The name change reflects a new university reporting structure that brings together faculty-led interdisciplinary initiatives, centralizes research support and enables more efficient use of resources.

Formerly the Gonzaga Institute of Hate Studies, the new moniker for the center doesn’t change its mission.

“We will continue to emphasize the commitment of faculty, staff and students to supporting research and education focused on the human capacity to dehumanize an ‘other’ and the processes that can counter that capacity,” said Kristine Hoover, professor of organizational leadership who has led the work since her appointment as director in 2016.

Paul Bracke, the associate provost at GU who directs the new Institute for Research and Interdisciplinary Initiatives that now oversees four campus “Centers,” explained how the new structure might benefit the Center for the Study of Hate.

“The new Institute will strengthen support for research and scholarly endeavors at Gonzaga,” Bracke said. “It will enhance and amplify the work of the centers it works with, including the Center for the Study of Hate.”

In a wide-ranging overview of the center’s work as it enters a new quarter-century, Hoover talked about the new name, national and global support for the enterprise, and current priorities.

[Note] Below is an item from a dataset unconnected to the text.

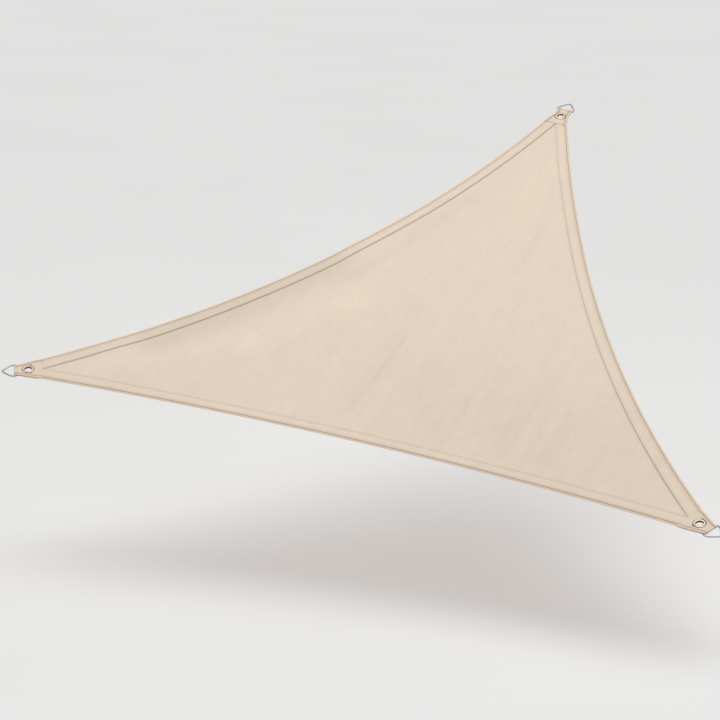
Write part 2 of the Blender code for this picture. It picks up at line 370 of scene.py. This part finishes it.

“Consistent with the university’s commitment to ‘Courageous Conversations,’ ‘Productive Discomfort’ and many other diversity initiatives across campus, the advisory and editorial boards expressed a sense of obligation to not back away or back down from the discomfort that studying hate may create,” Hoover said.

Being explicit is important, Hoover said.

“Doing the work to expand our awareness of oppression and marginalization is the first step in moving toward safer and more inclusive communities that we all want,” she said. “The center focuses on the antecedents of hate so we can better address root causes and encourage effective strategies to counter it.

“We cannot change what we cannot name,” she said, citing Pope Francis: "We cannot turn a blind eye to racism and exclusion in any form and yet claim to defend the sacredness of every human life."

Hoover has heard from a range of colleagues about the future.

"For the first two decades, Gonzaga has been the international leader in growing the field, primarily through its conference and journal,” wrote Ken Stern, director of the Bard Center for the Study of Hate, established in 2018 at Bard College in New York state. “Gonzaga is the cornerstone of the effort now joined by Bard and an expanding list of hate studies centers."

Jake Newsome, director of civic learning at the United States Holocaust Memorial Museum, declared “how excited we are to be working with you (Center for the Study of Hate) as we begin to imagine what a more sustained and intentional partnership between our organizations could look like and achieve.

“Moreover, your mission aligns with that of (our) museum, which is to preserve the memory of the Holocaust and to inspire citizens and leaders worldwide to confront hatred, prevent genocide and promote human dignity."

Looking ahead, Hoover pointed to planning with key stakeholders to secure an endowment and continuing to develop coursework on justice issues that connect with the local community. Additionally, the upcoming “Americans and the Holocaust: A Traveling Exhibition for Libraries” exhibition, made possible by the United States Holocaust Memorial Museum and the American Library Association, will be an opportunity for the center to develop programming in partnership with GU’s Foley Library. The exhibit will be opening at the library on Aug. 26.

Hoover published “Countering Hate: Leadership Cases for Nonviolent Action” last year, a handbook for “how ordinary people can do extraordinary things to build just communities and stand against hate.”

From Idaho and Washington to Tennessee and North Carolina, the book recounts nonviolent strategies adopted by people across the country.

“The book explores questions of what we can do about ideas we find despicable, even hateful,” Hoover said. “How do those of us who say we believe in equity and justice stand up against exclusion, intolerance and even violent forms of oppression without resorting to exclusion, intolerance and even violence ourselves?

“The intent of the text is to help inspire and instruct through the case studies so more and more people can stand up constructively and mobilize compassionately.”

As for current events roiling the U.S., a Canadian professor stressed the importance of the work at Gonzaga.

"The longstanding Institute for Hate Studies supports necessary work at this time, in a period of rising racist mass shootings, the insurrection at the U.S. Capitol, and campaigns for Black lives and for the lives of Missing and Murdered Indigenous Women, among other urgent issues,” said Samir Gandesha, an associate professor at Simon Fraser University in Burnaby, British Columbia. “Work against hate could hardly be more timely."

Bracke, who also serves as dean of Foley Library, agreed about the importance of the center’s work and expressed optimism.

“The center is blessed by the incredible commitment of everyone involved in its work,” he said. “Given this and the ongoing relevance of its mission, I anticipate the center’s future being as impactful as its past.”

Hoover echoed the continued strength of commitment to the center’s next 25 years given the long journey of hate as an ongoing element of the human condition.

“With partners locally and across the globe, the center will continue its work as a founding member and leading contributor to the interdisciplinary field of hate studies,” she said. “This work is central to the identity of Gonzaga as a Jesuit university, following in the ways of St. Ignatius of Loyola by naming the harms of marginalization and taking action against bias and bigotry. This is our magis: to work against hate and in solidarity for a world with greater justice by leaning into the tensions of our times.”